In de aanbiedingsbrief bij het rapport dat op 13 april 2010 aan de Tweede Kamer is aangeboden (Kamerstuk 32 362, nr. 1) is aangegeven dat het kabinet op basis van het rapport vaststelde dat integraal schatkistbankieren inclusief leenfaciliteit de risico’s voor medeoverheden vermindert en voor de collectieve sector als geheel financieel voordelig kan zijn. Tegelijkertijd deelde het kabinet tevens de zorgen uit het rapport dat potentieel sprake is van negatieve consequenties voor de sectorbanken en de bij hen achterblijvende klanten (waaronder woningcorporaties en zorginstellingen), mochten grote aantallen decentrale overheden besluiten tot deelname aan integraal schatkistbankieren. Deze effecten zijn in de huidige marktomstandigheden waarschijnlijk groter dan in de omstandigheden van voor de kredietcrisis waar het rapport van uitgaat.

Dit standpunt is tot op heden onveranderd.
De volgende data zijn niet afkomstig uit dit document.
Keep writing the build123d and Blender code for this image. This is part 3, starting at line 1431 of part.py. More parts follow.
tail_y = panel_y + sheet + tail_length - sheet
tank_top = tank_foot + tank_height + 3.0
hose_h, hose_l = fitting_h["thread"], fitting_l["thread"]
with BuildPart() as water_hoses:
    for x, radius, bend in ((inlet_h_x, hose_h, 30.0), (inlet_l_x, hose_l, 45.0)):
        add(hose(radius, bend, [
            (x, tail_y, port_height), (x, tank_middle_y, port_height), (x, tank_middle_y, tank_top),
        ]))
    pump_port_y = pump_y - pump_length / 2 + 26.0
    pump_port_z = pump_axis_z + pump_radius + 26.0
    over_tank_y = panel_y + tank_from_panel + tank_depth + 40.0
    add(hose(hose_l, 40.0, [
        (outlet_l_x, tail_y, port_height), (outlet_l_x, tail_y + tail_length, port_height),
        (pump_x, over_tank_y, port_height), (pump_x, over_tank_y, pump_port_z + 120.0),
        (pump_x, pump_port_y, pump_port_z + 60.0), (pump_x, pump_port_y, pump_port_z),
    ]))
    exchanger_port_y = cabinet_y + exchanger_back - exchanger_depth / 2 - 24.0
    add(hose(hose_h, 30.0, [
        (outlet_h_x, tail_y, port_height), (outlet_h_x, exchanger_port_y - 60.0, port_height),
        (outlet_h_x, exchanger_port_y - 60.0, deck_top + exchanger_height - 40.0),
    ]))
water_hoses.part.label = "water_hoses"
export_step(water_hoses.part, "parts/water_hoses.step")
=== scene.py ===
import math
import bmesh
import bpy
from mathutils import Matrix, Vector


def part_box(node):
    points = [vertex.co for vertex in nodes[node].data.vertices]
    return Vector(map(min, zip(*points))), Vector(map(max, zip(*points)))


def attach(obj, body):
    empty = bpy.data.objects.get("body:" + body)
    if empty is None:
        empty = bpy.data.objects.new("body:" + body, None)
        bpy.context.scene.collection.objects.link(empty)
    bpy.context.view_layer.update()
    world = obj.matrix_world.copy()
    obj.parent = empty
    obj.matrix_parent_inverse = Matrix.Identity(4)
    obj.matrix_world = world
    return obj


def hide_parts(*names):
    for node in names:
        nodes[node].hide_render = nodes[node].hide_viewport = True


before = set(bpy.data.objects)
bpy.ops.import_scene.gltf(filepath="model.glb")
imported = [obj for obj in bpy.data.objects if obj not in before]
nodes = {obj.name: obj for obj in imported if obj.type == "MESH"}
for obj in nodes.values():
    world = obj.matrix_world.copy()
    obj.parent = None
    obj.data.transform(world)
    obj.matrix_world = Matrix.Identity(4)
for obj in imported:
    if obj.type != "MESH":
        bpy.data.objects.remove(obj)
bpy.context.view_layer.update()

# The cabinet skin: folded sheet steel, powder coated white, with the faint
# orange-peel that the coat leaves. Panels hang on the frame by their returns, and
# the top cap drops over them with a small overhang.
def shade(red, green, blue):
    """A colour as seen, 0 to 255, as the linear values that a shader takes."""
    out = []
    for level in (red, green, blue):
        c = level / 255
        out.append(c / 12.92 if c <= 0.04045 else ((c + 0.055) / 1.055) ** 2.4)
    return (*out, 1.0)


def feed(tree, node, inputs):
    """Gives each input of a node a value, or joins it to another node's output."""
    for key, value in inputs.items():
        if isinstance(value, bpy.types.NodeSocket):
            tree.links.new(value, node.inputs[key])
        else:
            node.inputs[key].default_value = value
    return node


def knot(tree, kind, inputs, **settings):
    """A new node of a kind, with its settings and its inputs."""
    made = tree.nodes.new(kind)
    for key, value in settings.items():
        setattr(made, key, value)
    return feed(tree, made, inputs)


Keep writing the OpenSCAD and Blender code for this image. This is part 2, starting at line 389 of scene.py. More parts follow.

Wel worden vanuit Financiën continu en proactief de voordelen van het schatkistbankieren uitgedragen naar alle potentiële deelnemers, waaronder ook de decentrale overheden, in de vorm van presentaties in diverse fora en nieuwsbrieven. Ook kunnen decentrale overheden inmiddels gebruik maken van de roodstandfaciliteit waardoor het integraal schatkistbankieren voor hen (nog) aantrekkelijker is geworden. Mede gegeven de recente ontwikkelingen op financiële markten en de risico’s die ook decentrale overheden daar lopen, wil ik op korte termijn met – de koepels van – decentrale overheden in gesprek om met hen van gedachten te wisselen over de vraag in hoeverre schatkistbankieren kan bijdragen aan het verder reduceren van risico’s op de overtollige middelen die door hen worden uitgezet en welke barrières zij hierbij mogelijk ervaren gegeven de huidige geringe deelname.

Vraag 6

Indien verplicht integraal schatkistbankieren geen begaanbare weg blijkt, is de regering dan bereid te overwegen om lagere overheden een hogere creditrente te bieden en dit eventueel te dekken door iets lagere uitkeringen aan het Gemeente- en Provinciefonds? Deelt u de mening dat op deze manier zonder budgettaire derving de financiële risico’s bij de lagere overheden drastisch kunnen worden beperkt?

Antwoord 6

Zoals aangegeven in het antwoord op vraag 5, ga ik eerst in gesprek met de decentrale overheden over schatkistbankieren. Ik sluit op voorhand geen opties uit om te onderzoeken in hoeverre we de participatie verder kunnen vergroten.


X Noot
1

Financieel Dagblad van 12 oktober 2011.